The main question arising from the current study is whether vitamin D deficiency is causally linked to adverse outcomes. While currently no data support a therapeutic role of vitamin D in critical illness, the association of low vitamin D status with severity of illness and several surrogate markers of outcome suggests that further interventional studies of vitamin D supplementation are worthwhile. Our findings provide novel observational data revealing the complex interplay between low vitamin D states and parathyroid status, which should assist with the design of intervention studies.

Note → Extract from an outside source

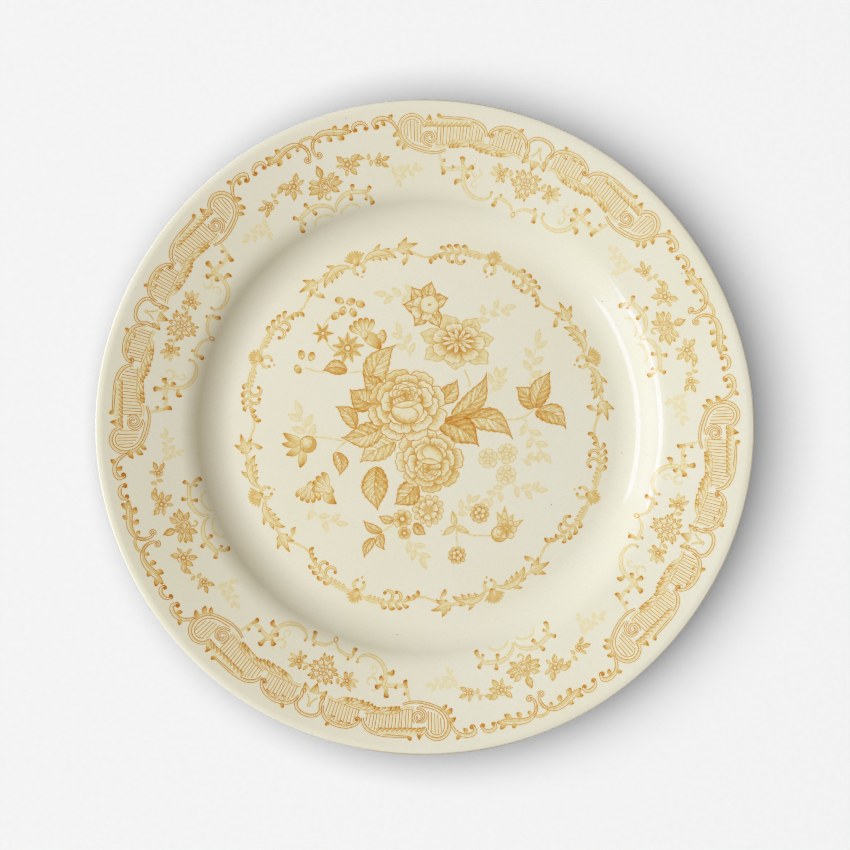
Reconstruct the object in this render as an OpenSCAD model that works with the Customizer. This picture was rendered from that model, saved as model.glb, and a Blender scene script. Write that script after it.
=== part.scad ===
// China dinner plate: a fired clay body on a foot ring, transfer prints laid on its face, and a
// clear glaze over both. The origin is the centre of the foot ring's standing edge, +Z up.

/* [Plate] */
// Diameter across the lip
plate_d = 266; // [250:1:290]
// Thickness of the fired clay in the wall
body_t = 4.6; // [4:0.1:5.4]

/* [Well] */
// Radius of the flat well floor
well_r = 78; // [72:1:82]
// Height of the clay's well floor above the table
floor_z = 7.2; // [6.6:0.1:8.4]
// Thickness of the clay under the well floor
floor_t = 4.2; // [3.6:0.1:4.6]
// Width of the hollow curve at the bottom of the wall
hollow_w = 14.5; // [12:0.5:16]
// Steepest slope of the wall, in degrees
wall_slope = 44; // [36:1:50]
// Width of the rounded shoulder between wall and rim
shoulder_w = 7.5; // [6.5:0.5:9]

/* [Rim] */
// Slope of the rim, in degrees
rim_slope = 16; // [11:1:18]
// Radius of the roll along the top of the lip
roll_r = 1.6; // [1.5:0.1:3]
// Radius of the lip's outermost edge
edge_r = 1.2; // [1.1:0.1:1.6]

/* [Foot ring] */
// Outer radius of the standing edge
foot_r = 79; // [77:0.5:81]
// Width of the standing edge
foot_w = 3; // [2.4:0.1:4]
// How far each side of the foot ring leans out on its way up
foot_draft = 1; // [0.5:0.1:1.5]
// Height of the bare clay above the table, where the glaze was wiped off
bare_h = 0.9; // [0.6:0.1:1.4]

/* [Skin] */
// Thickness of the clear glaze
glaze_t = 0.36; // [0.3:0.02:0.5]
// Thickness allowed for a printed transfer under the glaze
print_t = 0.12; // [0.1:0.01:0.16]

/* [Transfer prints] */
// Radius of the bouquet print in the middle of the well
bouquet_r = 61; // [50:1:63]
// Inner radius of the wreath print round the well
wreath_in_r = 65; // [64:1:67]
// Outer radius of the wreath print
wreath_out_r = 77.5; // [75:0.5:78]
// Inner radius of the border print
border_in_r = 93; // [92:1:96]
// Outer radius of the border print
border_out_r = 128; // [116:1:128]
// Direction of the middle of the first border strip's panels, in degrees from +X
border_angle = 67.4; // [0:0.1:90]
// How far a border strip runs on past the middle of its panels, in degrees
border_lead = 28; // [20:1:40]

/* [Hidden] */
$fn = 128;

border_repeats = 4;
border_sweep = 360 / border_repeats;
clay = [0.87, 0.82, 0.71];
cream_glaze = [0.92, 0.9, 0.82, 0.35];
ochre = [0.79, 0.62, 0.36];

// Points along each round stretch of the section
arc_steps = 10;
// Slope of the lip where its roll meets its edge
roll_end = 45;
// Where one window has to reach past the section
past = 1;

// Section, in [radius, height]. The hollow curve bends up from the floor, the shoulder bends
// back to the rim's slope, and the roll bends over the lip into its edge.
hollow_r = hollow_w / sin(wall_slope);
shoulder_r = shoulder_w / (sin(wall_slope) - sin(rim_slope));
hollow_c = [well_r, floor_z + hollow_r];
shoulder_c = hollow_c + (hollow_r + shoulder_r) * [sin(wall_slope), -cos(wall_slope)];
roll_x = plate_d / 2 - edge_r - (roll_r - edge_r) * cos(roll_end);
rim_run = (roll_x - shoulder_c[0] + (roll_r - shoulder_r) * -sin(rim_slope)) / cos(rim_slope);
roll_c = shoulder_c + rim_run * [cos(rim_slope), sin(rim_slope)]
    + (shoulder_r - roll_r) * [-sin(rim_slope), cos(rim_slope)];
edge_c = roll_c + (roll_r - edge_r) * [cos(roll_end), sin(roll_end)];

// The rim's underside is the straight line that touches the lip's edge and the inside of the
// shoulder, so the rim thins a little towards its lip.
under_shoulder_r = shoulder_r - body_t;
under_span = edge_c - shoulder_c;
under_slope = atan2(under_span[1], under_span[0])
    - asin((under_shoulder_r + edge_r) / norm(under_span));

// The outside of the wall comes down to the foot ring's outer side.
under_hollow_r = hollow_r + body_t;
foot_top_x = foot_r + foot_draft;
recess_z = floor_z - floor_t;
foot_in_r = foot_r - foot_w;

function arc(centre, radius, from, to) = [
    for (i = [0 : arc_steps])
        let (a = from + (to - from) * i / arc_steps)
        centre + radius * [cos(a), sin(a)]
];

// The face grown by skin, from the middle of the well out over the lip
function face(skin) = concat(
    [[0, floor_z + skin]],
    arc(hollow_c, hollow_r - skin, -90, wall_slope - 90),
    arc(shoulder_c, shoulder_r + skin, 90 + wall_slope, 90 + rim_slope),
    arc(roll_c, roll_r + skin, 90 + rim_slope, roll_end)
);

// The back grown by skin, from the lip in to the middle of the foot's recess
function back(skin) = concat(
    arc(edge_c, edge_r + skin, roll_end, under_slope - 90),
    arc(shoulder_c, under_shoulder_r - skin, 90 + under_slope, 90 + wall_slope),
    arc(hollow_c, under_hollow_r + skin, wall_slope - 90,
        asin((foot_top_x + skin - well_r) / (under_hollow_r + skin)) - 90),
    [
        [foot_r + skin, -skin],
        [foot_in_r - skin, -skin],
        [foot_in_r - foot_draft - skin, recess_z - skin],
        [0, recess_z - skin]
    ]
);

function section(skin) = concat(face(skin), back(skin));

// The skin between two distances from the clay
module skin_section(inner, outer) {
    difference() {
        polygon(section(outer));
        polygon(section(inner));
    }
}

// Everything under the face grown by skin
module face_section(skin) {
    polygon(concat([[0, 0]], face(skin), [[edge_c[0], 0]]));
}

// The part of the face between two radii, with printed ink on it
module ink_section(in_r, out_r) {
    intersection() {
        difference() {
            face_section(print_t);
            face_section(0);
        }
        translate([in_r, floor_z - past])
            square([out_r - in_r, plate_d]);
    }
}

module ink_sections() {
    ink_section(0, bouquet_r);
    ink_section(wreath_in_r, wreath_out_r);
    ink_section(border_in_r, border_out_r);
}

// The recess inside the foot ring, up to the clay
module recess_window() {
    translate([0, bare_h])
        square([foot_r - foot_w / 2, recess_z - bare_h + past]);
}

module biscuit_body() {
    color(clay)
        rotate_extrude()
            polygon(section(0));
}

module foot_recess_glaze() {
    color(cream_glaze)
        rotate_extrude()
            intersection() {
                skin_section(0, glaze_t);
                recess_window();
            }
}

module face_glaze() {
    color(cream_glaze)
        rotate_extrude()
            difference() {
                skin_section(0, glaze_t);
                translate([0, -past])
                    square([plate_d, bare_h + past]);
                recess_window();
                ink_sections();
            }
}

module bouquet_print() {
    color(ochre)
        rotate_extrude()
            ink_section(0, bouquet_r);
}

module wreath_print() {
    color(ochre)
        rotate_extrude()
            ink_section(wreath_in_r, wreath_out_r);
}

// One of the strips that the border is printed from, each a quarter of the way round
module border_print(strip) {
    start = border_angle + border_lead + (strip - 2) * border_sweep;
    color(ochre)
        rotate([0, 0, start])
            rotate_extrude(angle = border_sweep)
                ink_section(border_in_r, border_out_r);
}

biscuit_body();
foot_recess_glaze();
face_glaze();
bouquet_print();
wreath_print();
border_print(1);  // border_print_1
border_print(2);  // border_print_2
border_print(3);  // border_print_3
border_print(4);  // border_print_4
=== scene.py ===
import math

import bpy
import numpy as np
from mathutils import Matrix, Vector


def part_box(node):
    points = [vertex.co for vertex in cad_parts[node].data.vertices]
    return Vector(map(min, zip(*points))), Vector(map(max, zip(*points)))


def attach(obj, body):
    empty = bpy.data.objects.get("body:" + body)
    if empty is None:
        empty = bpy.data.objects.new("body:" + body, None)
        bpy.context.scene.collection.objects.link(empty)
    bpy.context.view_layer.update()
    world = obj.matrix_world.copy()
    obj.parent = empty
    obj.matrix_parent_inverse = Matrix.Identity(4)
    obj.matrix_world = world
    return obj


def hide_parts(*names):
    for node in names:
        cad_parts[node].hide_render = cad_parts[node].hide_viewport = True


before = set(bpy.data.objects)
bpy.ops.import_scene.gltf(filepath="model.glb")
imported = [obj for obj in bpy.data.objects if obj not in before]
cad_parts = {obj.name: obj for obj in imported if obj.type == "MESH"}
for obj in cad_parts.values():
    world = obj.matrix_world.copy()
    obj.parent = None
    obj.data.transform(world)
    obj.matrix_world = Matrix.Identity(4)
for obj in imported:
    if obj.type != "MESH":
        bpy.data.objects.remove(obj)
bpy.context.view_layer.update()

scene = bpy.context.scene

MM = 0.001

# The plate's section, in millimetres, as the CAD model has it
WELL_R = 78
FLOOR_Z = 7.2
FLOOR_T = 4.2
BODY_T = 4.6
HOLLOW_W = 14.5
WALL_SLOPE = 44
SHOULDER_W = 7.5
RIM_SLOPE = 16
ROLL_R = 1.6
EDGE_R = 1.2
ROLL_END = 45
FOOT_R = 79
FOOT_DRAFT = 1
BARE_H = 0.9
GLAZE_T = 0.36
BORDER_ANGLE = 67.4
PLATE_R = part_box("biscuit_body")[1].x / MM

# The lip as the photograph shows it: a crown that ends almost level, then a crisp outer corner. The corner
# stands up to half a millimetre outside the CAD model's rounder lip.
CROWN_R = 6.5
CROWN_END = 84
CORNER_R = 0.2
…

Although vitamin D has a wide safety margin and therefore a low potential for toxicity, vitamin D supplementation in critical illness may not result in improved outcome. Previous experiences with manipulation to correct endocrine perturbations in critical illness have shown inconsistent results, and in some cases have resulted in adverse outcomes. Examples include growth hormone supplementation [33], tight glycemic control [34] and steroid supplementation in adrenal insufficiency [35]. By contrast with these hormonal variations, the serum levels of 25-OH-D are not thought to be under any humoral control. Rather, low vitamin D levels in critical illness could represent a longer duration of underlying illness or high utilization during acute illness. Several small studies have evaluated the safety and efficacy of high dose oral vitamin D in ICU patients [9, 36].

Conclusion

In summary, low vitamin D levels are highly prevalent in critically adults with 78 % of patients having either insufficient or deficient levels. 25-OH-D and 1,25-(OH)2-D levels did not vary significantly during ICU stay. Low levels of vitamin D and hyperparathyroidism were associated with increased severity of illness on ICU admission. Furthermore, low vitamin D levels were associated with fewer hospital-free days in univariate but not multivariate analyses after accounting for severity of illness. While it remains to be determined whether low vitamin D status is causally implicated in the pathogenesis of critical illness co-morbidities, findings from this study highlight the imperative for future evaluation of dosing and safety regimens followed by randomized control trials of vitamin D in the ICU.